* **TASK TO COMPLETE**
In the listing below, count the lines with "handed" and report only the figure.

* * * *

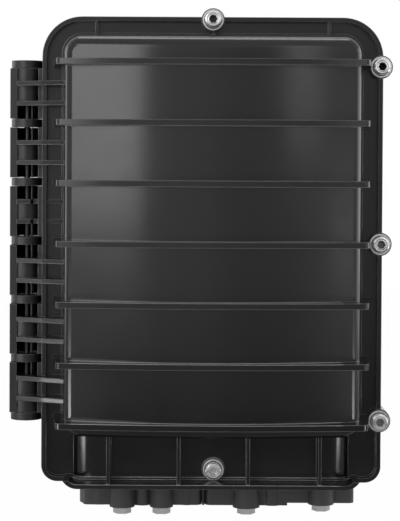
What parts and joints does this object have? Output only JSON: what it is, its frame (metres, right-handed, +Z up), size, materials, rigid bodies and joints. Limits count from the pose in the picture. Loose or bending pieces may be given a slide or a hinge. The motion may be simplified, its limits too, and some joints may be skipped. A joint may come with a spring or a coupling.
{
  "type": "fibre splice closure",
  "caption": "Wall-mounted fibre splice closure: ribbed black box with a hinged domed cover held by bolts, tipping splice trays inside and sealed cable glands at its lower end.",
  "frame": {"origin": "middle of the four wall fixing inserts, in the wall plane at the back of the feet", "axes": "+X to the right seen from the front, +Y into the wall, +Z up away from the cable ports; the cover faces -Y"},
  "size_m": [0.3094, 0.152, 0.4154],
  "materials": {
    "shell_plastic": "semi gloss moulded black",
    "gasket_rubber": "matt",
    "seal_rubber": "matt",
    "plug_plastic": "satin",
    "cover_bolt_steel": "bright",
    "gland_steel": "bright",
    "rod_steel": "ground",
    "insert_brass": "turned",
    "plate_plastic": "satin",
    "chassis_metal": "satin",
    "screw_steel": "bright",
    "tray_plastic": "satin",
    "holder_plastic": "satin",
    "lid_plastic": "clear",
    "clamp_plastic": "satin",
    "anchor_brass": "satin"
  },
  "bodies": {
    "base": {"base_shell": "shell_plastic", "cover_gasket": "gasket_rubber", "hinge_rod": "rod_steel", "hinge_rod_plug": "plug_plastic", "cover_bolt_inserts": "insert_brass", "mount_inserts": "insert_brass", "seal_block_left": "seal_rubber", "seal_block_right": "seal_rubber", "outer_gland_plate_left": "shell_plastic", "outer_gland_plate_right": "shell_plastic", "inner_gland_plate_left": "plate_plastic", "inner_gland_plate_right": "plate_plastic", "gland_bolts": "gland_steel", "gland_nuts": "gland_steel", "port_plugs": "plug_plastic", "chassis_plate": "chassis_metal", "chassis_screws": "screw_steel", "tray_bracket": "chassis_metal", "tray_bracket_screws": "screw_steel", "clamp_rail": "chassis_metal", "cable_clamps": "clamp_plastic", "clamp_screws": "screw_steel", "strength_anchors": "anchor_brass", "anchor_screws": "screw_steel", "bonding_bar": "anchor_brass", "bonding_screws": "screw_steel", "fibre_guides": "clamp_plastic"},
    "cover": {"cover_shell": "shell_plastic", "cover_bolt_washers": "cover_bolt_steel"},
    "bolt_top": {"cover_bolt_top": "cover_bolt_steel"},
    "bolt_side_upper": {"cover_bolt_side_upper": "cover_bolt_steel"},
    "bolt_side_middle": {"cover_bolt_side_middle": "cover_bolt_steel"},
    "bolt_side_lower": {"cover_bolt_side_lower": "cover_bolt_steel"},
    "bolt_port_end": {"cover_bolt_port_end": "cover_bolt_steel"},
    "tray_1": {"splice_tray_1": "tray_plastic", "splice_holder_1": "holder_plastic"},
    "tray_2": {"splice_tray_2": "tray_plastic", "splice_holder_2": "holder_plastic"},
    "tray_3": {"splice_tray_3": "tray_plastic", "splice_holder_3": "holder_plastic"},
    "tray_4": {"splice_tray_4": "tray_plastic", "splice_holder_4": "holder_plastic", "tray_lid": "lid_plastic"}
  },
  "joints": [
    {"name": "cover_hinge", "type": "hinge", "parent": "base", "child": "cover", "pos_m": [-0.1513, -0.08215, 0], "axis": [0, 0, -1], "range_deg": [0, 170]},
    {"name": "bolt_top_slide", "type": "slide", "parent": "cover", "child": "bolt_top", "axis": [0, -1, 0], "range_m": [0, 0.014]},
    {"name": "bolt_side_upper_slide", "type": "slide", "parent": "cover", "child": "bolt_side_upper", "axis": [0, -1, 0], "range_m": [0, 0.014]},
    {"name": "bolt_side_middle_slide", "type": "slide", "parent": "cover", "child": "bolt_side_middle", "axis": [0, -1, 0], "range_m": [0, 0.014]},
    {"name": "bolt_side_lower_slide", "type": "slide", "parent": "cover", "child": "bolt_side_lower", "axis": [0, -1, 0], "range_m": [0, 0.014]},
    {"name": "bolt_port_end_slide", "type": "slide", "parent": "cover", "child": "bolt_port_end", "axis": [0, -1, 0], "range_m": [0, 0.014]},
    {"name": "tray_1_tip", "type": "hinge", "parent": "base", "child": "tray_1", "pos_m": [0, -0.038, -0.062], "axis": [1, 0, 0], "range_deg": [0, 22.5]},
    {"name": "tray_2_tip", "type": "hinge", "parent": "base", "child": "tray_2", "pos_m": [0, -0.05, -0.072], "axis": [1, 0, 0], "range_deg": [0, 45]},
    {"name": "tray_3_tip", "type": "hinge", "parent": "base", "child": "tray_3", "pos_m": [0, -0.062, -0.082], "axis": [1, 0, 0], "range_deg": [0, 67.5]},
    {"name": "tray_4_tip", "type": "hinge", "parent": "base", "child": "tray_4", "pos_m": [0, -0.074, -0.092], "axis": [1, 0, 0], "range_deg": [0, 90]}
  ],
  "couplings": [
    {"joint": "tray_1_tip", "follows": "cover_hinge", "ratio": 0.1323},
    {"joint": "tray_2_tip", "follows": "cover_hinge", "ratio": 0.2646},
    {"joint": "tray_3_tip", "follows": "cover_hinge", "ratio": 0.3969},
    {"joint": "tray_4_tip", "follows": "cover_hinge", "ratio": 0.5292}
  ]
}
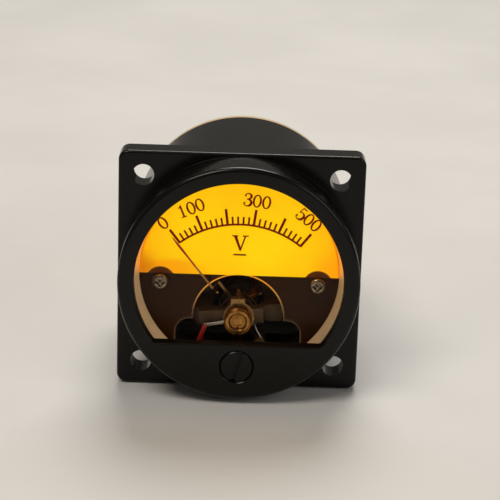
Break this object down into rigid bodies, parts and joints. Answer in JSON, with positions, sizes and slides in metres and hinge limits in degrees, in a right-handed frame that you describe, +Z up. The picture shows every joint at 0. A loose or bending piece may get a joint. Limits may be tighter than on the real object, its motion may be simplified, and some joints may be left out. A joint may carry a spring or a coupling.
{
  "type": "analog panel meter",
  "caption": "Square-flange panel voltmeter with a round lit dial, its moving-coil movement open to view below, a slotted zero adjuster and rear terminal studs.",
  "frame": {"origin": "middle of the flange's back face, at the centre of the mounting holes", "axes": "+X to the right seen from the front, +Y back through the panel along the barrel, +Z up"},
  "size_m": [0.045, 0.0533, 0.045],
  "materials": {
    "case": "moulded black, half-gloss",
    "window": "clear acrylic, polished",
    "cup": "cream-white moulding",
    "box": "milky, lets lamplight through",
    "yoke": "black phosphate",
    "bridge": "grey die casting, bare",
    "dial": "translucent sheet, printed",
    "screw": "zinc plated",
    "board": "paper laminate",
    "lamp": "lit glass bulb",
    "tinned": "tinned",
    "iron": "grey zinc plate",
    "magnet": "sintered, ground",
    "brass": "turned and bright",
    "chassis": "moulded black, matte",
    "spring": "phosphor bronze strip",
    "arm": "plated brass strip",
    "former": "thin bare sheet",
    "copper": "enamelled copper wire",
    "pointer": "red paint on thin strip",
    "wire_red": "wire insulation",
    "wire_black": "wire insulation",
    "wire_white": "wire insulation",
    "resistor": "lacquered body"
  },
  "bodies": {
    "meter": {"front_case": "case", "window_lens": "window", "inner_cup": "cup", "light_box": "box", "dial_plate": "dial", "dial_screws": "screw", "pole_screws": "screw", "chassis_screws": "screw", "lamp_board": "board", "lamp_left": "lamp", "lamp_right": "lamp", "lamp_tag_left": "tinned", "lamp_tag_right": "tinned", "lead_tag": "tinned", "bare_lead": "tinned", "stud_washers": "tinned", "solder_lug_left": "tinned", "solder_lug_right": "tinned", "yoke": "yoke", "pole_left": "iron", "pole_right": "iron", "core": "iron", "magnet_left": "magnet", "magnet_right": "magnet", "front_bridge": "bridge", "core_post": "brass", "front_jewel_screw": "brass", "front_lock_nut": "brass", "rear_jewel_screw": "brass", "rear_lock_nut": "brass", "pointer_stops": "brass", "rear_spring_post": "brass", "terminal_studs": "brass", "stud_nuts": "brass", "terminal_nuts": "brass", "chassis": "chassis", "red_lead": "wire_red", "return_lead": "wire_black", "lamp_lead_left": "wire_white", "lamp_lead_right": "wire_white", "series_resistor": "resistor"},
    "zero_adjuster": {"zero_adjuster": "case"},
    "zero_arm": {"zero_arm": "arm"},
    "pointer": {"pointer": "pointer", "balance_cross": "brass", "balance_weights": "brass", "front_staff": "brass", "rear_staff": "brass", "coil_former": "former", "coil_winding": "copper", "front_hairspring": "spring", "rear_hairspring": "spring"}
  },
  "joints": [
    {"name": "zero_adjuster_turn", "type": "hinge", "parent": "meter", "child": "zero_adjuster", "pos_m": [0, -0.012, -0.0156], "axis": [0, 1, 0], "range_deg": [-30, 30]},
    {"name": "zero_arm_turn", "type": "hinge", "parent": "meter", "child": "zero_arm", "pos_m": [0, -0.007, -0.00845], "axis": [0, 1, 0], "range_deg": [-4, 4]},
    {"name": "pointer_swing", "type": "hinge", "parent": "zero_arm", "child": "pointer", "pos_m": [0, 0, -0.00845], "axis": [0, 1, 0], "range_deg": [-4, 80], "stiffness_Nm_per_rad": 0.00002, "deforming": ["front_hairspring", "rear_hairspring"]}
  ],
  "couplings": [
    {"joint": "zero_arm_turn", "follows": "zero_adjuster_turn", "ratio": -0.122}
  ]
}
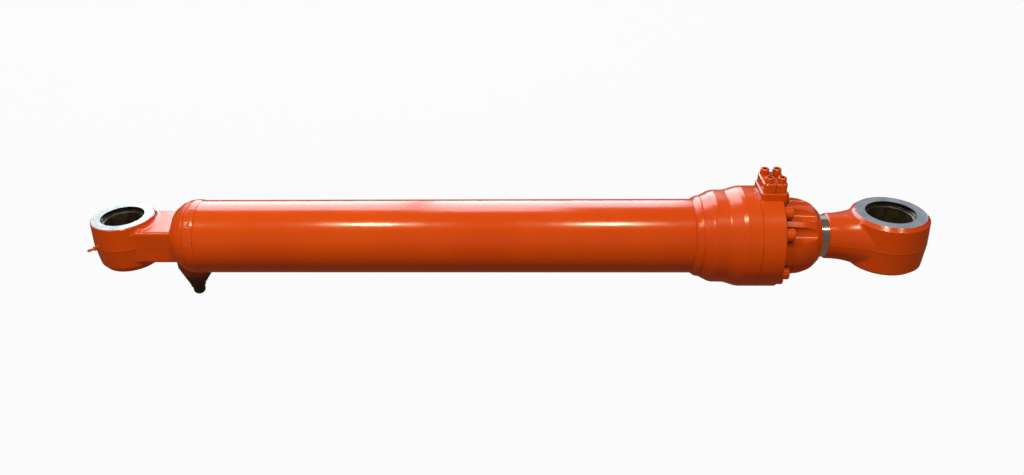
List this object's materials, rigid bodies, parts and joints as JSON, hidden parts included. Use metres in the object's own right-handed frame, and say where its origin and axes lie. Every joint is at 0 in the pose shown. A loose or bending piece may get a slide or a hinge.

* * * *

* **RESULT FOR THIS EXERCISE**
3